Structuring Deals with Private Lenders

Private money deals should be structured to protect both parties and clearly define terms. The standard structure involves a promissory note secured by a deed of trust or mortgage against the property. Key terms to negotiate include: loan amount (typically 65% to 80% of property value or ARV), interest rate (8% to 12% annually), term (6 to 24 months for flips, 3 to 5 years for rentals), payment structure (interest-only monthly with principal at maturity is most common), origination fee (0 to 2 points), and default provisions. The lender receives a first-position lien on the property, meaning they are first in line if foreclosure becomes necessary. Title insurance should name the lender as an additional insured. Hazard insurance should list the lender as a loss payee. These protections ensure the lender's investment is secured by a tangible asset worth more than the loan balance. For larger projects, you might offer the lender a profit split in addition to interest—for example, 10% interest plus 20% of the net profit. This structure gives the lender upside participation while the interest provides baseline return regardless of the project outcome. Document everything through a real estate attorney to ensure compliance with state lending laws and securities regulations.

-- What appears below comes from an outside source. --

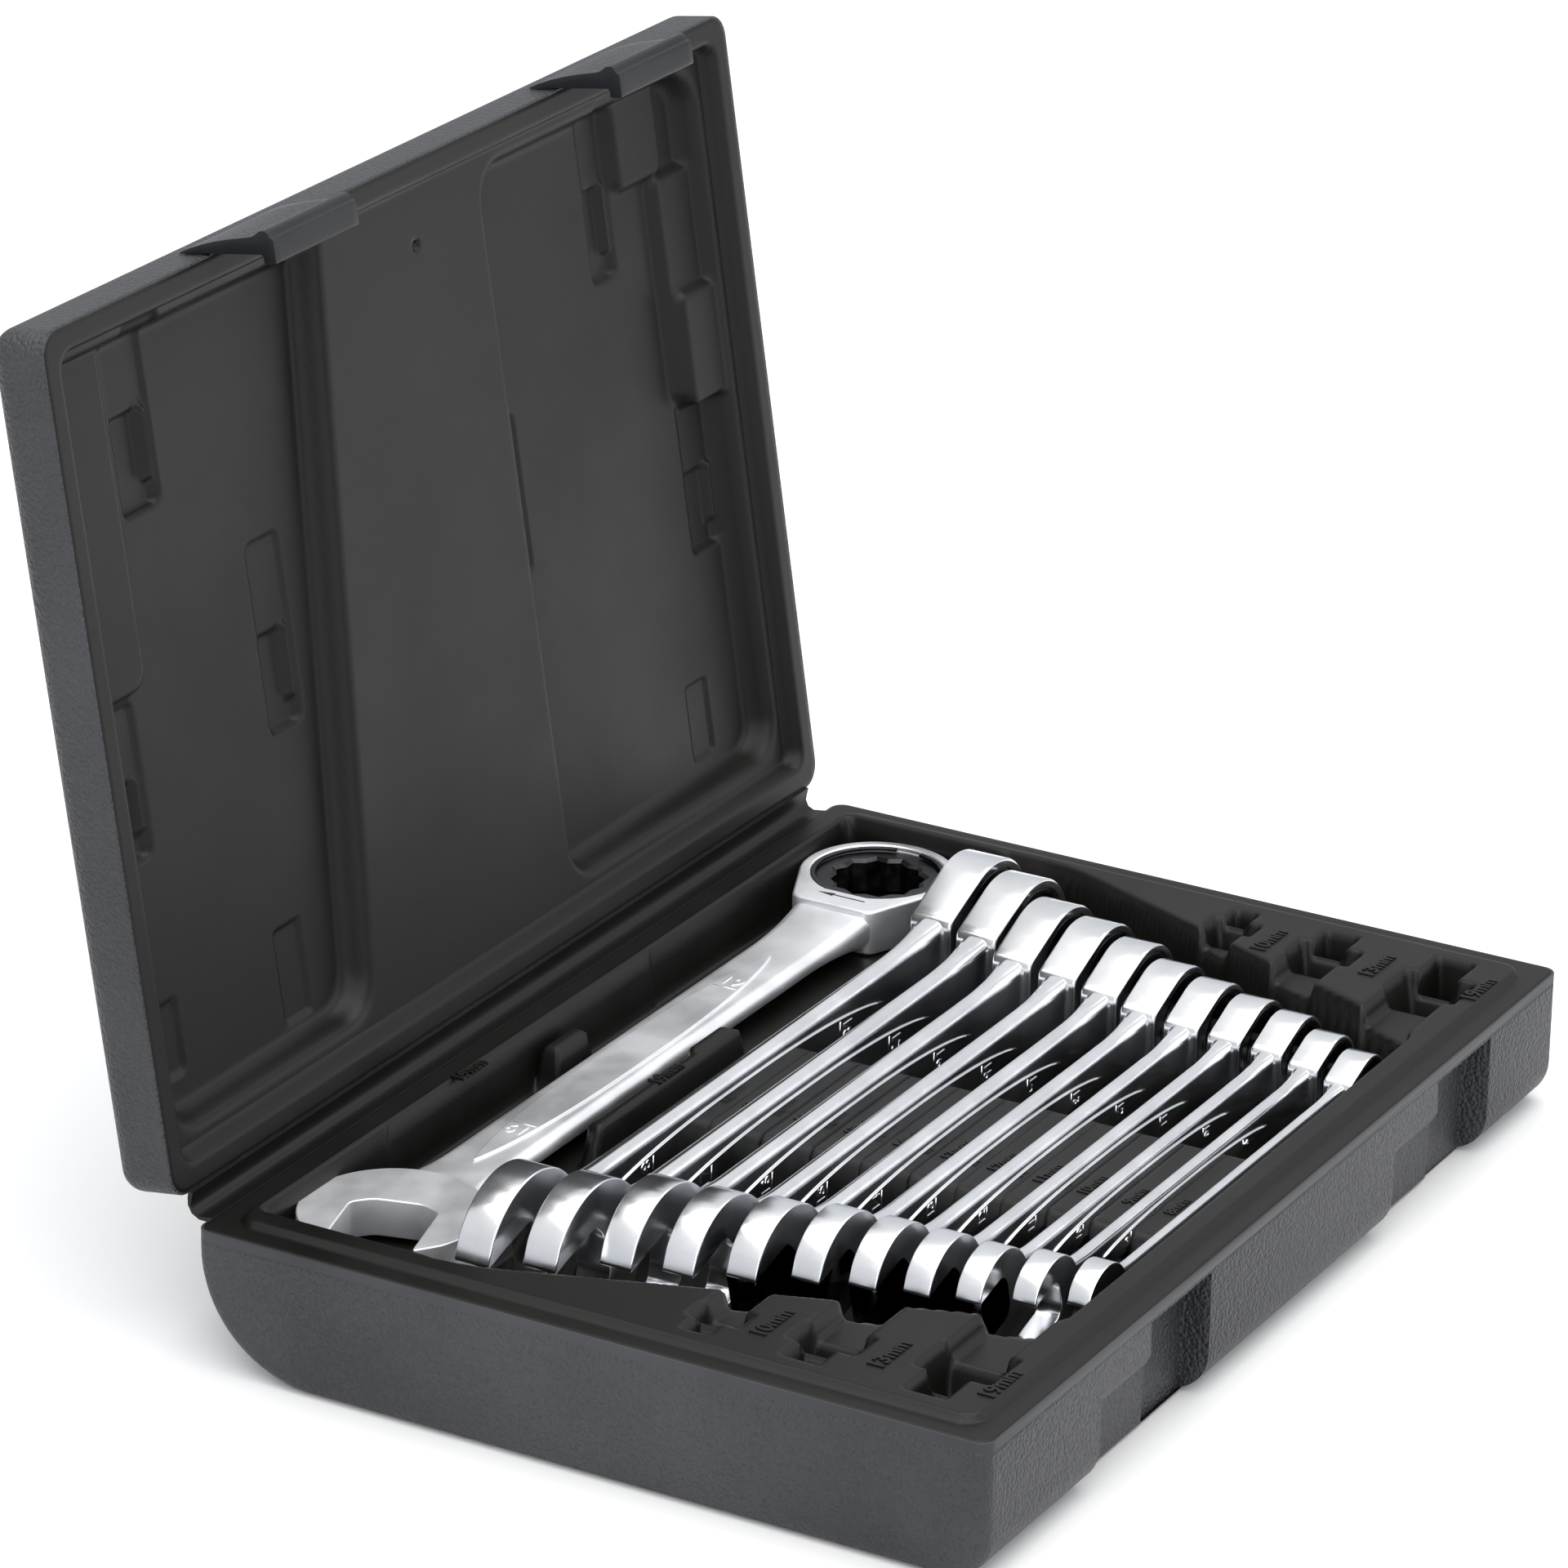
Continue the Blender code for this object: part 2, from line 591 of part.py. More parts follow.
def bore_cutter(name, size):
    """Seat for the gear: a lip below, the gear's room, and a counterbore for the ring."""
    half = ring_thick(size) / 2
    fit = gear_radius(size) + BORE_FIT
    seat = fit - BORE_FIT - 0.6
    counter = fit + 0.35
    step = half - CLIP_THICK - 1.5 * GAP
    profile = [(0, half + 1), (counter, half + 1), (counter, step), (fit, step),
               (fit, LIP_SEAT - half), (seat, LIP_SEAT - half), (seat, -half - 1), (0, -half - 1)]
    return turned(name, profile, RING_SEGMENTS)


def pawl_span(size):
    """Near and far end of the pawl along -X, and its half width and half height."""
    near = gear_radius(size) + BORE_FIT
    far = 1.22 * ring_radius(size) - 1.0 - GAP - PAWL_TRAVEL
    return near, far, 0.27 * gear_radius(size), ring_thick(size) / 2 - 1.9


def make_wrench(size):
    name = f"wrench_{size:02d}"
    radius, thick = ring_radius(size), ring_thick(size)
    body = place(plate(name, [handle_outline(size)], -handle_thick(size) / 2,
                       handle_thick(size) / 2), parts, name, "chrome")
    body.matrix_world = wrench_place(size)
    jaw_x = -(LENGTH[size] - radius - open_radius(size))
    tilt = Matrix.Rotation(math.radians(JAW_TILT_DEG), 4, "Z")
    slot_half = size / 2 + JAW_PLAY
    jaw = box(name + "_jaw", (-2 * open_radius(size), -slot_half, -thick),
              (0.21 * size, slot_half, thick))
    jaw.data.transform(Matrix.Translation((jaw_x * MM, 0, 0)) @ tilt)
    near, far, half_width, half_height = pawl_span(size)
    pocket = box(name + "_pawl_pocket",
                 (-far - GAP - PAWL_TRAVEL, -half_width - GAP, -half_height - GAP),
                 (-near + GAP + 0.5, half_width + GAP, half_height + GAP))
    steps = [
        (disc(name + "_ring", radius, thick, RING_SEGMENTS), "UNION"),
        (disc(name + "_chin", 0.8 * radius, thick, RING_SEGMENTS, (-0.42 * radius, 0, 0)), "UNION"),
        (disc(name + "_open", open_radius(size), open_thick(size), HEAD_SEGMENTS,
              (jaw_x, 0, 0)), "UNION"),
        (jaw, "DIFFERENCE"),
        (bore_cutter(name + "_bore", size), "DIFFERENCE"),
        (pocket, "DIFFERENCE"),
    ]
    for tool, operation in steps:
        place(tool, cutters)
        tool.matrix_world = wrench_place(size)
        combine(body, tool, operation)
    make_ratchet(size, body)


def twelve_point(size):
    """Outline of a double hexagon that fits a nut of this size."""
    outline = []
    for step in range(24):
        angle = math.radians(15 * step)
        radius = size / math.sqrt(3) if step % 2 == 0 else size / 2 / math.cos(math.radians(15))
        outline.append((radius * math.cos(angle), radius * math.sin(angle)))
    return outline


def hang(made, body, node, finish):
    place(made, parts, node, finish)
    made.parent = body


def make_ratchet(size, body):
    """Gear, pawl and retaining ring in the ring head."""
    half = ring_thick(size) / 2
    radius = gear_radius(size)
    circle = arc((0, 0), radius, 0, 360, RING_SEGMENTS)[:-1]
    gear_top = half - CLIP_THICK - 1.5 * GAP
    gear = plate(f"ratchet_gear_{size:02d}", [circle, twelve_point(size)],
                 LIP_SEAT - half + GAP, gear_top)
    hang(gear, body, gear.name, "dark_steel")
    near, far, half_width, half_height = pawl_span(size)
    pawl = box(f"pawl_{size:02d}", (-far, -half_width, -half_height),
               (-near, half_width, half_height))
    hang(pawl, body, pawl.name, "dark_steel")
    slot = CLIP_SLOT_DEG / 2
    outer = arc((0, 0), radius + 0.35, slot, 360 - slot, 18)
    inner = arc((0, 0), radius - 0.6, 360 - slot, slot, 18)
    ring = plate(f"retaining_ring_{size:02d}", [outer + inner], half - CLIP_THICK - GAP / 2,
                 half - GAP / 2)
    hang(ring, body, ring.name, "spring_steel")


# ---- assembly ------------------------------------------------------------------------------
clear_scene()
parts = collection("wrench_set_in_case")
cutters = collection("cutters")

make_base_shell()
make_base_tray()
make_base_leaf()

lid_pivot = bpy.data.objects.new("lid_pivot", None)
parts.objects.link(lid_pivot)
lid_pivot.location = Vector(PIVOT) * MM
lid_pivot.rotation_euler = (-math.radians(LID_OPEN_DEG), 0, 0)
make_lid(lid_pivot)
for latch in LATCH_X:
    make_latch(latch, lid_pivot)

for wrench in [FLAT] + STANDING:
    make_wrench(wrench)
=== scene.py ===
import json
import math

import bmesh
import bpy
import numpy as np
from mathutils import Matrix, Vector


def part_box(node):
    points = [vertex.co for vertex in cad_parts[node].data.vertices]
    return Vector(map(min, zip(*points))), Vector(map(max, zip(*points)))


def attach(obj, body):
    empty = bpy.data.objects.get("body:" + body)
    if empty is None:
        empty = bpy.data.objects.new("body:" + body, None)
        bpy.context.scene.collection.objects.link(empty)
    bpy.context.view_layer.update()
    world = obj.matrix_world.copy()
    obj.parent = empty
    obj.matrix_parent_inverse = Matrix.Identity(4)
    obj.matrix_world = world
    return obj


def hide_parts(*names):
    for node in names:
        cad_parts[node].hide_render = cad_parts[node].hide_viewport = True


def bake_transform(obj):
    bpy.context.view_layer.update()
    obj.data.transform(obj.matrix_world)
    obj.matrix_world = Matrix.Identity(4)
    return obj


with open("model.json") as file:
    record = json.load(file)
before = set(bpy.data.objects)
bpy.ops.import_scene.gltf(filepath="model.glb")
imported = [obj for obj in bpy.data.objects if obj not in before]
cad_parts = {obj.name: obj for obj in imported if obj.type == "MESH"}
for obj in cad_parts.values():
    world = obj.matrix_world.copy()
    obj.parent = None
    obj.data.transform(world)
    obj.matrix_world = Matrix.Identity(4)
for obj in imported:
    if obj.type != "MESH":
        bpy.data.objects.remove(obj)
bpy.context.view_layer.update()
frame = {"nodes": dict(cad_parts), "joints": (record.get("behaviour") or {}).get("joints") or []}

MM = 0.001

# ---- sizes read from the frame, in millimetres ---------------------------------------------


def node_box(node):
    low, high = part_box(node)
    return Vector(low) / MM, Vector(high) / MM


def joint_spot(name):
    for joint in frame["joints"]:
        if joint["name"] == name:
            return Vector(joint["pos_m"]) / MM
    raise KeyError(name)


SIZES = range(8, 20)
FLAT = 19
FIRST_ROW, LAST_ROW = 18, 8
PIVOT = joint_spot("lid_hinge")
HALF_W, HALF_D, BASE_TOP = node_box("base_shell")[1]
LIP_TOP = node_box("base_tray")[1].z
LID_OPEN = math.radians(98.8)
LID_GAP, LID_HEIGHT = 0.3, 14.5
LID_RIM = BASE_TOP + LID_GAP
LID_TOP = LID_RIM + LID_HEIGHT
WALL = 1.8
SHOULDER = 5.5
LIP_X, LIP_Y = HALF_W - SHOULDER, HALF_D - SHOULDER
REAR_RADIUS, FRONT_RADIUS, LID_RADIUS = 27.0, 10.0, 5.0
CORNER, LID_CORNER = 3.2, 5.6
LATCHES = {"left": -60.0, "right": 77.0}
LATCH_WIDTH, LATCH_REACH = 31.0, 17.0
RECESS_LEFT, RECESS_RIGHT, RECESS_DEEP = 11.0, 6.5, 5.0
FINGER_WIDE, FINGER_DEEP = 19.0, 6.8
OPEN_LID = (Matrix.Translation(PIVOT) @ Matrix.Rotation(-LID_OPEN, 4, "X")
            @ Matrix.Translation(-PIVOT))

# ---- meshes --------------------------------------------------------------------------------


def link(name, mesh, material):
    piece = bpy.data.objects.new(name, mesh)
    bpy.context.scene.collection.objects.link(piece)
    if material:
        mesh.materials.append(material)
    return piece


def mesh_piece(name, points, faces, material, move=None, flat_faces=()):
    """A piece from points in millimetres; faces listed in flat_faces aren't smoothed."""
    points = np.asarray(points, dtype=float)
    if move is not None:
        turn = np.array(move)
        points = points @ turn[:3, :3].T + turn[:3, 3]
    mesh = bpy.data.meshes.new(name)
    mesh.from_pydata((points * MM).tolist(), [], faces)
    smooth = [index not in flat_faces for index in range(len(faces))]
    mesh.polygons.foreach_set("use_smooth", smooth)
    mesh.update()
    return link(name, mesh, material)


def applied(piece):
    """The piece with its modifiers made part of its mesh."""
    graph = bpy.context.evaluated_depsgraph_get()
    mesh = bpy.data.meshes.new_from_object(piece.evaluated_get(graph))
    piece.modifiers.clear()
    old = piece.data
    piece.data = mesh
    bpy.data.meshes.remove(old)
    return piece


def soften(piece, width, segments=3, angle=32, smooth_angle=38):
    """Round the sharp edges, and keep the shading sharp only where the solid still is."""
    bevel = piece.modifiers.new("edges", "BEVEL")
    bevel.width = width * MM
    bevel.segments = segments
    bevel.limit_method = "ANGLE"
    bevel.angle_limit = math.radians(angle)
    bevel.harden_normals = False
    applied(piece)
    shade_by_angle(piece, smooth_angle)
    return piece


def shade_by_angle(piece, degrees):
    shape = bmesh.new()
    shape.from_mesh(piece.data)
    for face in shape.faces:
        face.smooth = True
    for edge in shape.edges:
        edge.smooth = len(edge.link_faces) == 2 and edge.calc_face_angle(0) < math.radians(degrees)
    shape.to_mesh(piece.data)
    shape.free()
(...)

Securities Law and Compliance Considerations

Raising private capital triggers securities law considerations that many new investors overlook. Under federal securities law, a promissory note secured by real estate is generally not considered a security when the lender is making a direct loan on a specific property. However, if you are pooling funds from multiple investors, offering fractional interests, or creating a fund structure, you are likely offering a security that must comply with SEC regulations. The key distinction is between a direct loan (one lender, one property, one note) and a pooled investment (multiple investors contributing to a fund that makes multiple loans). Direct loans with a single lender are the simplest and safest structure from a compliance perspective. If you raise money from multiple lenders for a single property, each lender should have their own note secured by their own lien position (first, second, etc.). Avoid using language that sounds like investment marketing—phrases like "guaranteed returns" or "risk-free" can create regulatory problems and are inaccurate. Regulation D exemptions (Rule 506(b) and 506(c)) provide pathways for raising capital from accredited investors if you do structure a pooled investment, but these require specific legal filings and compliance procedures. Consult a securities attorney before accepting money from more than two or three private lenders.


Managing Lender Relationships for Repeat Business

The most successful private money borrowers treat their lenders like valued business partners. Communication is the foundation of every lasting lender relationship. Provide regular project updates including photos, budget tracking, and timeline status—even when things are going well. When problems arise (and they will), communicate proactively with solutions rather than waiting for the lender to discover the issue. Pay on time, every time. A single late payment can destroy a lending relationship that took years to build. Set up automatic payments from a dedicated account to eliminate the risk of missed payments. When a project is complete and the loan is repaid, send a summary report showing the project outcome, the lender's return, and a thank-you. This report becomes your best marketing tool for the next deal. Offer your best lenders first access to new deals before approaching new capital sources. Create a simple credibility package that includes your track record, property photos from completed projects, lender testimonials (with permission), and references. Over time, your reputation will generate inbound lender interest. Many experienced investors report that after 5 to 10 successful private money deals, they have more available capital than deal flow—which is exactly the position you want to be in.